The intent is to create a unified approach and cross-company plan so all stakeholders have shared goals and aspirations, and above all a shared belief in where the organisation is heading.
An oft-used and still great quote that illustrates this comes from when JFK asked a cleaner at NASA what his job was. “I’m helping put a man on the moon”, he replied, reflecting a visionary goal that had galvanised NASA, and a whole generation, with a future-focused can-do attitude and the energy to succeed.
Hypergrowth by design
The World Economic Forum set out to discover how hypergrowth companies differ from others in the way they are led and managed, and to learn lessons from their successes.
Perhaps their most significant discovery was that hypergrowth is not by chance – the outcome of people with bright ideas and positive market forces that ‘just happen’ to converge at one moment. It is actually very deliberate – the result of companies focusing on priorities that enable them to expand exponentially. In other words, it can be designed.
Many people associate hypergrowth with young, risk-taking companies that capitalise on a gap in the market or see the potential for a new business model. Yet the evidence suggests that not all such companies are young or disruptive.
Hypergrowth can come about as a result of joint ventures between big businesses and small start-ups, corporate partnerships, and new generations of family business owners following innovative strategies.
There are important attributes that may put companies on the path to hypergrowth – or at the very least, significantly improve their growth curves:
Agility
Culturally embedded agility is a vital trait. Hypergrowth companies recognise when they need to respond to market changes and they will do what it takes to overcome obstacles – for example, restructuring the business, clarifying and highlighting its purpose, and transforming its culture.
Business model
The right business model is a key requirement for scaling. Hypergrowth companies favour simple business models because complicated governance, operations and supply chain arrangements hinder the ability to act quickly and, therefore, to scale up. A popular and versatile example is matching markets with an online platform linking buyers and sellers – something covered in an earlier article about Eastman Chemicals.
Skills
People are recognised as the key driver of success. But instead of hunting down candidates with specific skill-sets to fill rigidly defined vacancies, hypergrowth companies seek out individuals who are the right cultural match for their values and purpose. Instead of taking a competency-based approach to recruitment, they look for people with problem-solving and intercultural skills – those confident operating in an environment characterised by constant and rapid change.
Proactive
They don’t let regulation just happen to them; instead, they actively engage with regulators to help shape regulation. And where the boundaries of legality are not entirely clear, they are prepared to start working in an undefined space until clarification and communication are possible.
Technology
Hypergrowth companies see technology as an important provider of data, so use it to scale their businesses at a rapid rate. They have the confidence to ‘test and trial’ and go to market with products that are ‘good enough’ knowing they can use data to improve at a later date.

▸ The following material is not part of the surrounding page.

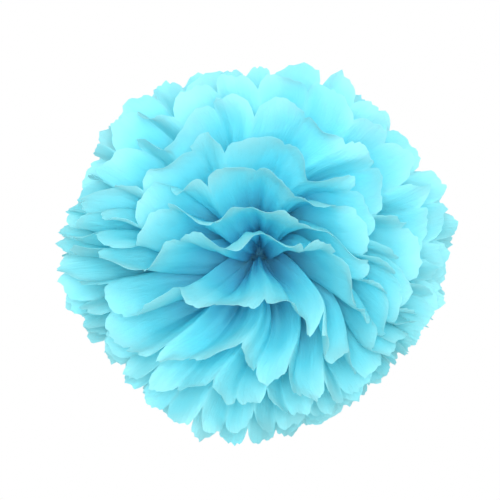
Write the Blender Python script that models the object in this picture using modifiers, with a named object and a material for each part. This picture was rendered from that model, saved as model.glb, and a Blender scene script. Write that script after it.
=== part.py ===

They embrace technological advances that allow them to create new possibilities and disrupt, innovate, take risks and expand into new markets. They recognise when they need to take advantage of new developments in a variety of fields such as additive manufacturing, artificial intelligence and automation. They see opportunities as borderless and boundless.
Opportunity
Mergers and acquisitions (M&A) and partnerships tend to be a priority for them. While they may buy out competitors as an act of self-defence, they are more likely to undertake M&A because they see it as an opportunity. This opportunity may be to expand their market, embrace fresh talent or access crucial new technology.
When companies and leaders embrace and plan for the future in this way they not only create amazing energy, but also create their own futures – whether they are aiming for hypergrowth or something more modest.
Leaders lead
Irrespective of size, leading from the front continues to be the critical success factor in many businesses. This tangibly demonstrates leadership in tune with business drivers – not just today, but with where the business is heading.
This doesn’t mean CEOs need to do all the heavy lifting, but they ensure the business invests for the future and recognise the value of experimentation and therefore failure. They empower and encourage their teams to be scouting, reviewing how trends from today are going to become impact trends of tomorrow.
They communicate a vision of how these impact trends are going to change their businesses, their customers and how they can reimagine (‘redesign’ the business) to stay ahead. They plan for the future with the same care they show for tomorrow. Remember, designing your business for 2020 and 2022 is as essential as for 2018.